What’s certain is that, unless people who care, including professional librarians, intervene to come to their aid, the beautiful librarians in public libraries, if current trends continue, really will disappear, along with their brilliant collections.
Such an important statement…I hope it will be widely shared.
I saw this lovely Tweet yesterday:
Noelle Stevenson @Gingerhazing Jun 26
Librarians, man!!! Librarians are cool. The rest of you? Be more like librarians.
How unlike Mr Rotten!
I agree that radical thinking is required and believe we, as librarians, must break down the artificial walls between the so called types – academic, public, special. In the digital world these walls cease to matter to our communities. Together we will be stronger and also not only provide access to a wider volume of knowledge but will hopefully help communities to come closer to wisdom. Burn the walls down.
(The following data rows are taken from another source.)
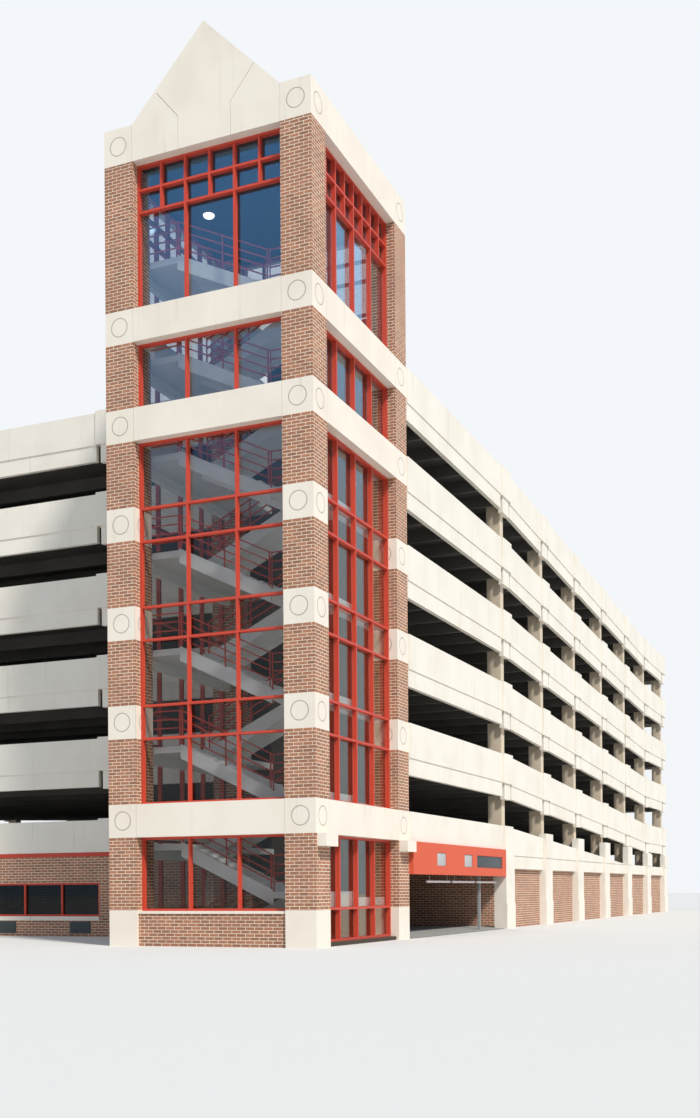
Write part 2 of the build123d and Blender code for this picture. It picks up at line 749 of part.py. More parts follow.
def stair():
    """Dog-leg stair from the ground to the landing above the roof deck, two flights a storey."""
    west_edge = -tower_width + band_thick + joint
    top_x = west_edge + landing_west
    low_x = -band_thick - joint - landing_east
    front_y = pier + joint
    back_y = front_y + flight_width + flight_gap

    landings = []
    beams = []
    flights = []
    strings = []
    rails = []
    posts = []
    door_y = tower_depth - rear_wall
    for k in range(2, levels + 2):
        upper = floor(k)
        middle_z = upper - storey / 2
        sill_x = -tower_width + pier
        deck = block(west_edge, top_x, front_y, tower_depth - pier - joint, upper - landing_thick, upper)
        deck += block(sill_x, top_x, tower_depth - pier - joint, door_y, upper - landing_thick, upper)
        if k <= levels:
            deck += block(sill_x, sill_x + doorway, door_y, tower_depth, upper - landing_thick, upper)
        landings.append(deck)
        landings.append(block(low_x, low_x + landing_east, front_y, back_y + flight_width,
                              middle_z - landing_thick, middle_z))
        for x, z in ((west_edge, upper), (low_x + landing_east - stair_beam, middle_z)):
            beams.append(block(x, x + stair_beam, pier, tower_depth - pier,
                               z - landing_thick - stair_beam_depth, z - landing_thick))
        for start_y, start_x, end_x, z0 in ((front_y, top_x, low_x, upper),
                                            (back_y, low_x, top_x, middle_z)):
            z1 = z0 - storey / 2
            flights.append(flight(start_x, end_x, z0, z1, start_y + string_thick,
                                  start_y + flight_width - string_thick))
            edge = [(start_x, z0 + string_rise - string_depth), (end_x, z1 + string_rise - string_depth),
                    (end_x, z1 + string_rise), (start_x, z0 + string_rise)]
            for y in (start_y, start_y + flight_width - string_thick):
                strings.append(above_ground_floor(along(edge, y, y + string_thick)))
            bars, uprights = railing(start_x, end_x, z0 + string_rise, z1 + string_rise, start_y)
            rails += bars
            posts += uprights
    emit("stair_landings", landings)
    emit("stair_beams", beams)
    emit("stair_flights", flights)
    emit("stair_strings", strings)
    emit("stair_rails", rails)
    emit("stair_rail_posts", posts)


def above_ground_floor(solid):
    """Cut off what would reach into the ground floor."""
    if solid.bounding_box().min.Z >= grade:
        return solid
    return solid - block(-tower_width, 0, 0, tower_depth, -storey, grade)


def flight(x0, x1, z0, z1, y0, y1):
    """Flight of steps from (x0, z0) down to (x1, z1), with a flat underside."""
    going = (x1 - x0) / (risers - 1)
    rise = (z0 - z1) / risers
    outline = []
    for i in range(1, risers):
        outline += [(x0 + going * (i - 1), z0 - rise * i), (x0 + going * i, z0 - rise * i)]
    outline += [(x1, z1 - waist), (x0, z0 - rise - waist)]
    return above_ground_floor(along(outline, y0, y1))


def railing(x0, x1, z0, z1, y):
    """Rails and posts of the railing over a string: the posts stand on it, the rails run past them."""
    slope = (z1 - z0) / (x1 - x0)
    inset = rail_post if x1 > x0 else -rail_post
    low_x, high_x = x0 + inset, x1 - inset
    bars = []
    for i in range(1, rail_count + 1):
        up = rail_height * i / rail_count
        ends = [(x, z0 + slope * (x - x0) + up) for x in (low_x, high_x)]
        bars.append(along(ends + [(x, z - rail) for x, z in reversed(ends)], y + rail_post,
                          y + rail_post + rail))
    uprights = []
    for edge in (low_x, (low_x + high_x - inset) / 2, high_x - inset):
        foot = [z0 + slope * (x - x0) for x in (edge, edge + inset)]
        top = min(foot) + rail_height
        uprights.append(along([(edge, foot[0]), (edge + inset, foot[1]), (edge + inset, top), (edge, top)],
                              y, y + rail_post))
    return bars, uprights


ground_and_decks()
long_side_spandrels()
short_side_spandrels()
column_covers()
columns()
middle_walls()
ground_storey()
curtain_walls()
tower_masonry()
tower_walls()
stair()
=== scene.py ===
"""Looks for the half-size parking garage with its brick and glass stair tower.

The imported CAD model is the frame: every node keeps its shape and gets its finish here, and the
pieces that belong to the looks alone are modelled on top of it. Lengths are metres of the
half-size model, and plan sizes are measured from the outer front corner of the tower.
"""

from __future__ import annotations

import logging
import math
from dataclasses import dataclass, field
from enum import Enum
from typing import Protocol

import bpy
from mathutils import Matrix, Vector


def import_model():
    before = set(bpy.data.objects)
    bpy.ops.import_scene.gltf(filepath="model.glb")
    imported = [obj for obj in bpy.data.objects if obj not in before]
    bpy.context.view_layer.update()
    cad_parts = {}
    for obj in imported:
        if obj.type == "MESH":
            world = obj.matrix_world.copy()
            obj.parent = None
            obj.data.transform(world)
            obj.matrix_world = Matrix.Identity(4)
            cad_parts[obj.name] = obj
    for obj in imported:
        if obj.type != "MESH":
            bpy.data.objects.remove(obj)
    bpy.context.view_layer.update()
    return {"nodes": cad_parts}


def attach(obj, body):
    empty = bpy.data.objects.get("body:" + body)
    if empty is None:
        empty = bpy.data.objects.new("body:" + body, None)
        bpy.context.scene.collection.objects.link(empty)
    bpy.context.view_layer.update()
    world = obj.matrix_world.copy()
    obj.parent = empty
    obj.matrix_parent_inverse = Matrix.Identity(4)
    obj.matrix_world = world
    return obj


LOG = logging.getLogger("garage")
Triple = tuple[float, float, float]
Colour = Triple
Range = tuple[float, float]

# Heights, with CORNICE_FOOT measured from the tower's floor, which lies at GRADE
GRADE = 0.06
STOREY = 1.525
LEVELS = 7
PARAPET = 0.6
BAND = 0.51
CORNICE_FOOT = 12.012
CORNICE = 0.56
GABLE_RISE = 1.262

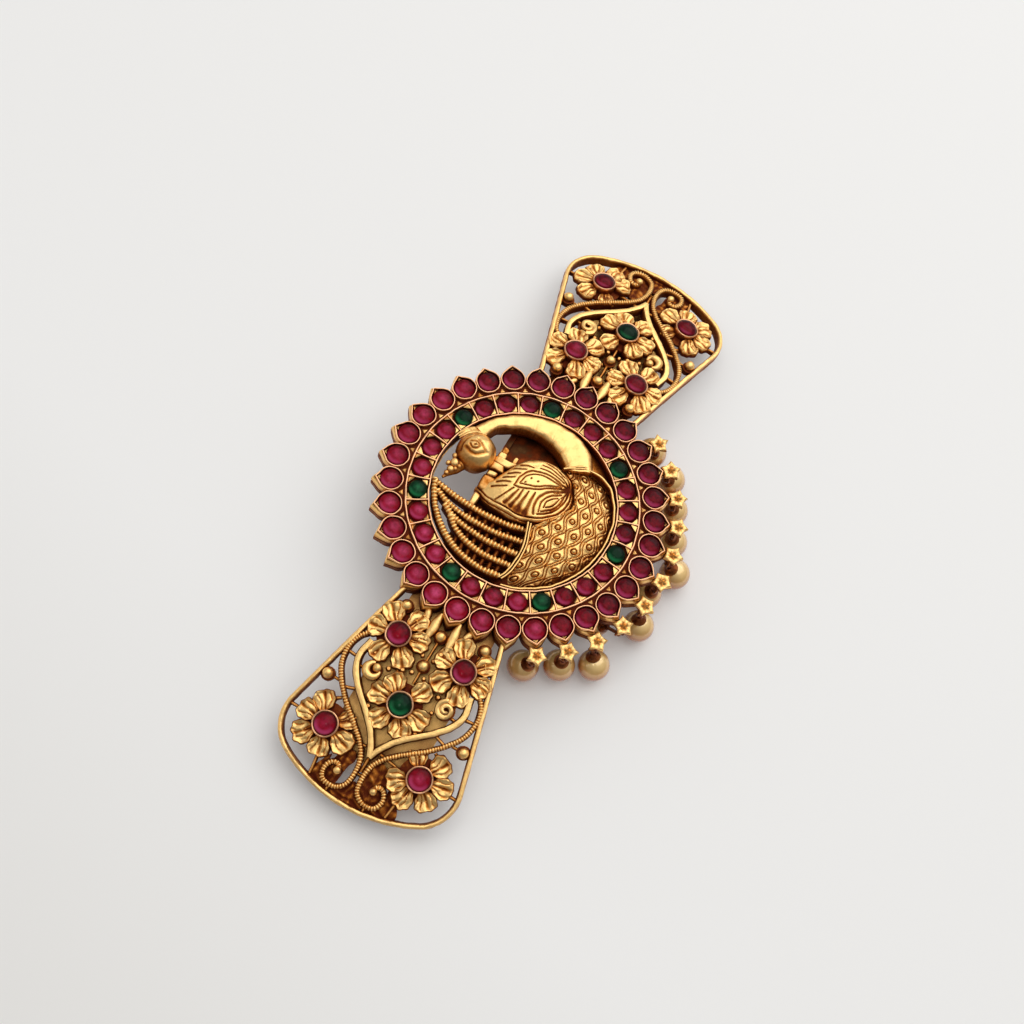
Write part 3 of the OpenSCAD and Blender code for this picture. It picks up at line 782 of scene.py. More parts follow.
def wing_shape():
    """The pierced casting of the right wing."""
    wing = Shape()
    frame_bar = [(FRAME_HALF, FRAME_FLOOR, 0), (FRAME_HALF, -1.05, 0.16), (0.3, -0.95, 0), (0.3, -0.82, 0),
                 (0.38, -0.68, 0.22), (0.3, -0.25, 0.4), (0.2, -0.02, 1), (-0.04, 0.05, 1), (-0.26, 0.0, 0.9),
                 (-0.4, -0.18, 0.45), (-FRAME_HALF, -0.5, 0.1), (-FRAME_HALF, FRAME_FLOOR, 0)]
    rosy = [0.5, 0.4, 0, 0, 0.3, 0, 0, 0, 0, 0, 0, 0]
    ogee_bar = mirrored([(0.56, WIRE_FLOOR, 0), (0.56, -0.5, 0.1), (0.5, -0.25, 0.3), (0.36, 0.1, 0.9)],
                        [(0, 0.2, 1)])
    edge = inset(wing_outline(), FRAME_HALF)
    laid(wing, edge, frame_bar, blush=np.tile(rosy, len(edge)))
    for side in (1, -1):
        flip = np.array([1, side])
        wire(wing, np.array(OGEE) * flip, ogee_bar)
        milled(wing, np.array(MILLED) * flip, 0.9, 0.02, 0.4)
        ball(wing, standing(47.3, 2.95 * side), 0.6, relief=0.95)
        for tie in TIES:
            wire(wing, np.array(tie) * flip, bar(0.5, -0.5, TIE_FLOOR, wear_and_shade=0.6), 0.6)
        for ends, width, height in LEAVES:
            leaf(wing, np.array(ends) * flip, width, height)
        for x, y, r in LUMPS:
            ball(wing, placed(on_arch((x, y * side), -0.6)[0]), r, flat=1.3, relief=0.6, sides=12)
    for x, y, r, both in GRAINS:
        for side in (1, -1) if both else (1,):
            place = standing(x, y * side)
            ball(wing, place, r)
            lathe(wing, place, [(r * 1.3, TIE_FLOOR, 0), (r * 1.3, -0.45, 0.2), (r, -0.3, 0)], 16)
    for outline in WEBS:
        web(wing, outline)
    for start, end, width in ((24.4, 32, 0.45), (43.4, 46, 0.6)):
        wire(wing, [(start, 0), (end, 0)], bar(width, -0.4, TIE_FLOOR, wear_and_shade=0.5), 0.8)
    coil = arc(COIL_AT, np.linspace(1.3, 0.25, 60), 190, 190 + 1.7 * 360, 60)
    laid(wing, coil, round_profile(0.36, 8, 0.6), lambda t: 0.4 * t - 0.05, lambda t: 1.3 - 0.6 * t)
    laid(wing, arc(CRESCENT_AT, 1.0, -170, 100, 24), round_profile(0.66, 10, 0.65),
         size=lambda t: np.sin(0.4 + (math.pi - 0.7) * t))
    ball(wing, standing(32.6, -5.5), 0.7, relief=0.8)
    for x, y, r, top, top_r in ((*COIL_AT, 1.5, -0.4, 0.6), (33.2, -5.9, 1.35, -0.5, 0.5)):
        lathe(wing, standing(x, y), [(r, WIRE_FLOOR, 0), (r, top, 0.2), (top_r, top + 0.1, 0)], 20)
    for x, y, angles in FLOWERS:
        flower(wing, x, y, angles)
    return wing


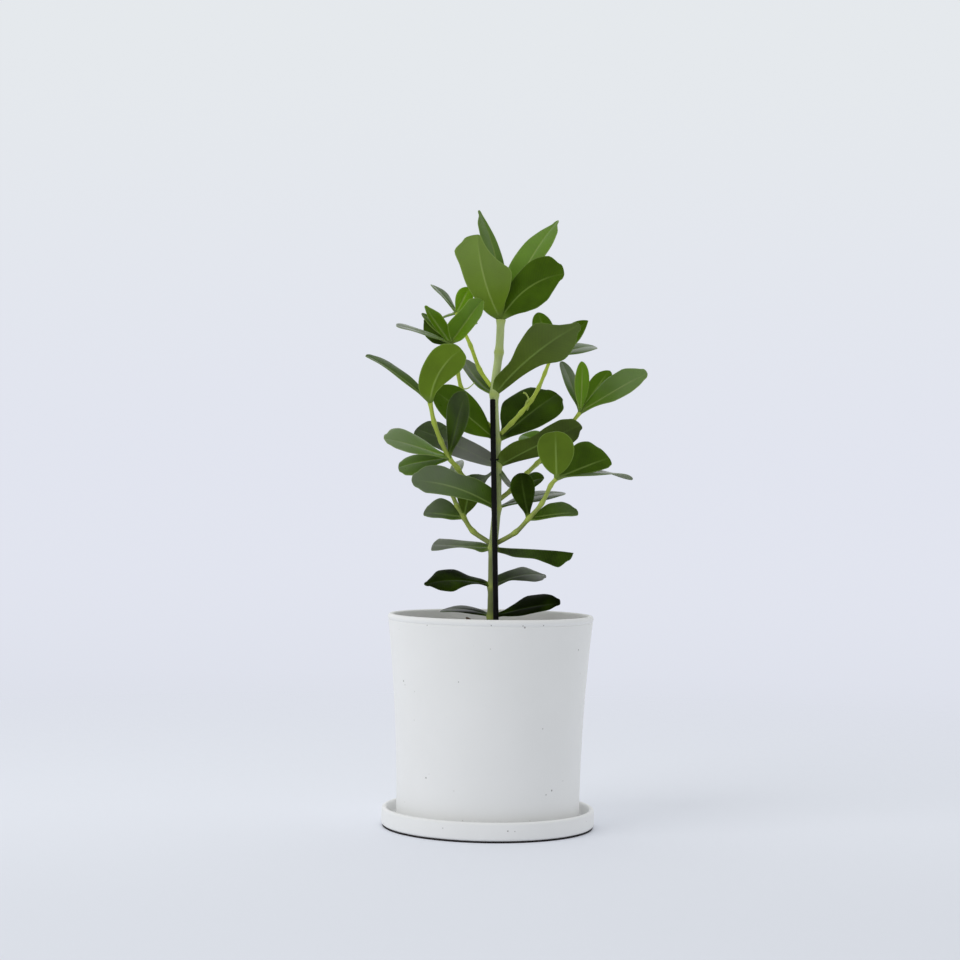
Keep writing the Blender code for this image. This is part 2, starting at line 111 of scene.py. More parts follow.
def shell(name, parts, finishes, smooth_below=50.0):
    """One object from several skins that have the same marks."""
    faces, looks, start = [], [], 0
    for points, quads, caps, look, _ in parts:
        faces += (quads + start).tolist() + (caps + start).tolist()
        looks += [look] * (len(quads) + len(caps))
        start += len(points)
    mesh = bpy.data.meshes.new(name)
    mesh.from_pydata((np.concatenate([part[0] for part in parts]) * MM).tolist(), [], faces)
    mesh.polygons.foreach_set("material_index", looks)
    for mark in parts[0][4]:
        values = [np.broadcast_to(marks[mark], len(points)) for points, *_, marks in parts]
        layer = mesh.attributes.new(mark, "FLOAT", "POINT")
        layer.data.foreach_set("value", np.concatenate(values).astype(np.float32))
    for look in finishes:
        mesh.materials.append(look)
    mesh.shade_smooth()
    mesh.set_sharp_from_angle(angle=math.radians(smooth_below))
    obj = bpy.data.objects.new(name, mesh)
    bpy.context.scene.collection.objects.link(obj)
    return obj


def dress(obj, slot, *nodes):
    """The piece takes the place of its nodes and moves with the plant's one body."""
    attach(obj, "root")
    if nodes:
        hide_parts(*nodes)
    print(obj.name, len(obj.data.polygons), "faces")
    return obj


# %% [markdown]
# ## Writing finishes briefly
#
# A finish is a small network of shader nodes. Each node here is made by one call, whose values
# are plain numbers or the output of another node. Two effects are shared by many finishes, so each
# is a group: soft mottling, and fine pores for the bump. Both read the Object coordinates, which
# are in metres and need no unwrapping.

# %% Node helpers
def put(node, values):
    """Each input, by its name or number, gets a constant or another node's output."""
    for key, value in values.items():
        socket = node.inputs[key]
        if isinstance(value, bpy.types.NodeSocket):
            node.id_data.links.new(value, socket)
        else:
            socket.default_value = (*value, 1.0) if socket.type == "RGBA" else value


def add(tree, kind, values=None, **settings):
    """A node with its settings and its inputs."""
    made = tree.nodes.new(kind)
    for name, value in settings.items():
        setattr(made, name, value)
    put(made, values or {})
    return made


def mark_of(tree, name):
    """The number that the mesh carries under this name."""
    return add(tree, "ShaderNodeAttribute", attribute_name=name).outputs["Fac"]


def calc(tree, operation, a, b=0.0):
    """One step of arithmetic on two numbers."""
    return add(tree, "ShaderNodeMath", {0: a, 1: b}, operation=operation).outputs[0]


def fade(tree, value, low, high, at_low=0.0, at_high=1.0):
    """A smooth step: at_low under low, at_high over high."""
    made = add(tree, "ShaderNodeMapRange", {0: value, 1: low, 2: high, 3: at_low, 4: at_high},
               interpolation_type="SMOOTHSTEP")
    return made.outputs[0]


def blend(tree, share, at_zero, at_one):
    """A number between two others: the first plus the share times their difference."""
    return add(tree, "ShaderNodeMapRange", {0: share, 3: at_zero, 4: at_one}).outputs[0]


def tint(tree, share, a, b):
    """A mix of two colours, which are the mix node's inputs 6 and 7."""
    return add(tree, "ShaderNodeMix", {0: share, 6: a, 7: b}, data_type="RGBA").outputs[2]


def places(tree):
    """The Object coordinates."""
    return add(tree, "ShaderNodeTexCoord").outputs["Object"]


def noise(tree, scale, detail):
    """A noise from 0 to 1 with about this many patches to the metre."""
    values = {"Vector": places(tree), "Scale": scale, "Detail": detail}
    return add(tree, "ShaderNodeTexNoise", values).outputs[0]


# %% Shared effects
def make_group(name, recipe, output, **inputs):
    """A group with number inputs, whose one output is what the recipe makes of them."""
    group = bpy.data.node_groups.new(name, "ShaderNodeTree")
    for label, value in inputs.items():
        socket = group.interface.new_socket(name=label, in_out="INPUT",
                                            socket_type="NodeSocketFloat")
        socket.default_value = value
    group.interface.new_socket(name=output, in_out="OUTPUT", socket_type="NodeSocketFloat")
    given = group.nodes.new("NodeGroupInput").outputs
    put(group.nodes.new("NodeGroupOutput"), {output: recipe(group, given[0], given[1])})
    return group


def soft_patches(group, scale, amount):
    """A slow noise less one half, times the amount."""
    return calc(group, "MULTIPLY", calc(group, "SUBTRACT", noise(group, scale, 3.0), 0.5), amount)


def fine_grain(group, scale, depth):
    """A noise and one three times as fine, added, times the depth."""
    finer = calc(group, "MULTIPLY", scale, 3.0)
    both = calc(group, "ADD", noise(group, scale, 2.0), noise(group, finer, 2.0))
    return calc(group, "MULTIPLY", both, depth)


MOTTLE = make_group("soft_mottle", soft_patches, "Shift", Scale=40.0, Amount=0.1)
PORES = make_group("fine_pores", fine_grain, "Height", Scale=900.0, Depth=1.0)


def mottle(tree, scale, amount):
    """One use of the soft patches, which lie round zero."""
    return add(tree, "ShaderNodeGroup", {0: scale, 1: amount}, node_tree=MOTTLE).outputs[0]


def pores(tree, scale, depth):
    """One use of the fine grain."""
    return add(tree, "ShaderNodeGroup", {0: scale, 1: depth}, node_tree=PORES).outputs[0]


print("groups:", MOTTLE.name, PORES.name)

# %% Starting a finish
def new_finish(name, **constants):
    """A finish with its Principled shader, whose constants are set on its own sockets."""
    look = bpy.data.materials.new(name)
    look.use_nodes = True
    shader = look.node_tree.nodes["Principled BSDF"]
    put(shader, {socket.replace("_", " "): value for socket, value in constants.items()})
    return look, look.node_tree, shader


def lift(tree, shader, height, distance, strength=1.0):
    """A bump that feeds the shader's normal. The distance is in metres."""
    bump = add(tree, "ShaderNodeBump",
               {"Height": height, "Distance": distance, "Strength": strength})
    put(shader, {"Normal": bump.outputs["Normal"]})


def plain_finish(name, dark, light, patches, grain, bump, **constants):
    """A colour that wanders between two tones, over a grainy bump. The patches are the mottling's
    scale and amount, and the grain is the pores' scale and depth."""
    look, tree, shader = new_finish(name, **constants)
    shade = tint(tree, calc(tree, "ADD", mottle(tree, *patches), 0.5), dark, light)
    put(shader, {"Base Color": shade})
    lift(tree, shader, pores(tree, *grain), bump)
    return look


# %% [markdown]
# ## Matt white ceramic
#
# The pot and the saucer are glazed stoneware: white, matt, slightly uneven, with a few dark
# pinholes where gas broke through the glaze. A painted picture would need an unwrapped surface.
# Here each pinhole is a small ball round a point on the wall, which darkens the colour and sinks
# the surface at the same spot.

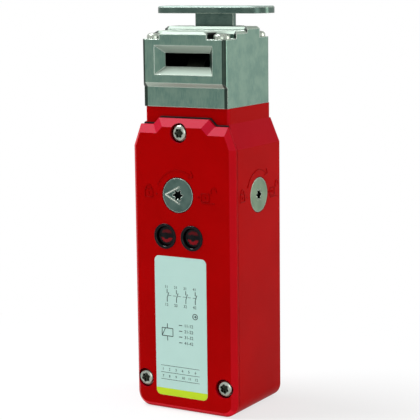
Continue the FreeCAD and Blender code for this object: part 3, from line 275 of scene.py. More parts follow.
def make_red_paint(name, bevels, painted_edge_share, painted_edge_tone):
    """Baked paint; bevels is how much they catch the light, painted_edge_tone the colour painted on
    edges as their light and shade.
    """
    shade = Shade(name)
    cloud = shade.noise(per_metre=34, detail=4)
    speck = shade.noise(per_metre=1500, detail=2).ramp(0.735, 0.775)
    scuff = shade.noise(per_metre=260, detail=5, stretch=(1, 1, 0.12)).ramp(0.70, 0.80)
    lean = shade.facing("Z")
    # Painted highlights: paler reds on bevels that lean up, on those that face down at the front,
    # and on upright bevels that slant between front and side.
    forward = (0.0 - shade.facing("Y")).ramp(0.3, 0.6)
    rising_highlight = lean.ramp(0.20, 0.36) * (0.14 + forward * 0.44)
    under = (0.0 - lean).ramp(0.3, 0.5) * forward
    turning_highlight = (shade.facing("X") * shade.facing("Y")).size().ramp(0.25, 0.45)
    red = shade.mix(cloud.ramp(0.3, 0.7), colour(158, 0, 0), colour(168, 0, 1))
    rise_highlighted = shade.mix(rising_highlight * bevels, red, colour(214, 16, 66))
    bevels_highlighted = shade.mix((turning_highlight * 0.38 + under * 0.9) * bevels, rise_highlighted, colour(214, 26, 42))
    # Painted edge light and shade: edges mix towards painted_edge_tone, a highlight on the body and
    # a shadow outline on the marks.
    edged = shade.mix(shade.edge(mm(0.45)) * painted_edge_share, bevels_highlighted, painted_edge_tone)
    dusty = shade.mix(speck * 0.22, edged, colour(200, 80, 80))
    rubbed = shade.mix(scuff * 0.12, dusty, colour(190, 30, 34))
    # Painted shade: darker in narrow gaps that ambient occlusion finds, and a painted shadow line
    # round each plug.
    off_the_floor = shade.axis("Z").ramp(mm(3.0), mm(5.0))
    painted_shade = shade.shut_in(mm(1.6)).ramp(0.45, 0.85) * off_the_floor
    gap_shadows = plug_gap_shadow(shade, "XZ", release_low, release_high) + plug_gap_shadow(
        shade, "YZ", side_low, side_high)
    gap_shaded = shade.mix(painted_shade * 0.9 + gap_shadows * 0.75, rubbed, colour(26, 0, 3))
    peel = shade.noise(per_metre=820, detail=2)
    grit = shade.noise(per_metre=5200, detail=2)
    skin = shade.bump(peel + grit * 0.25, mm(0.05), 0.30, shade.rounded(mm(0.35)))
    rough = 0.30 + shade.noise(per_metre=90, detail=4) * 0.12 + scuff * 0.1
    return shade.finish(Base_Color=gap_shaded, Roughness=rough, Specular_IOR_Level=0.02,
                        Coat_Weight=lean.ramp(0.2, 0.5) * forward * (0.85 * bevels),
                        Coat_Roughness=0.22, Normal=skin)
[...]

Hi Jane. Not surprised to see you comment on here. I agree, the breaking down of the silos is necessary. We here in New Zealand have seen continued separation between the various parts of the profession and I think that leaves us weaker overall. The plight of the public library is not divorced from that of academic ones, in fact I would argue a world without the public library sets the stage perfectly for the decline of the academic one as well. A stronger future is a cradle to grave approach of access to information, knowledge and experience and it is crucial that we start to paint the picture of this ecosystem.
C
Hello Andrew, great piece – insightful as ever – had quite a response from
https://www.facebook.com/informationstudies
Marianne
Diolch, Marianne. Hope all is well with you, and all in the Dept.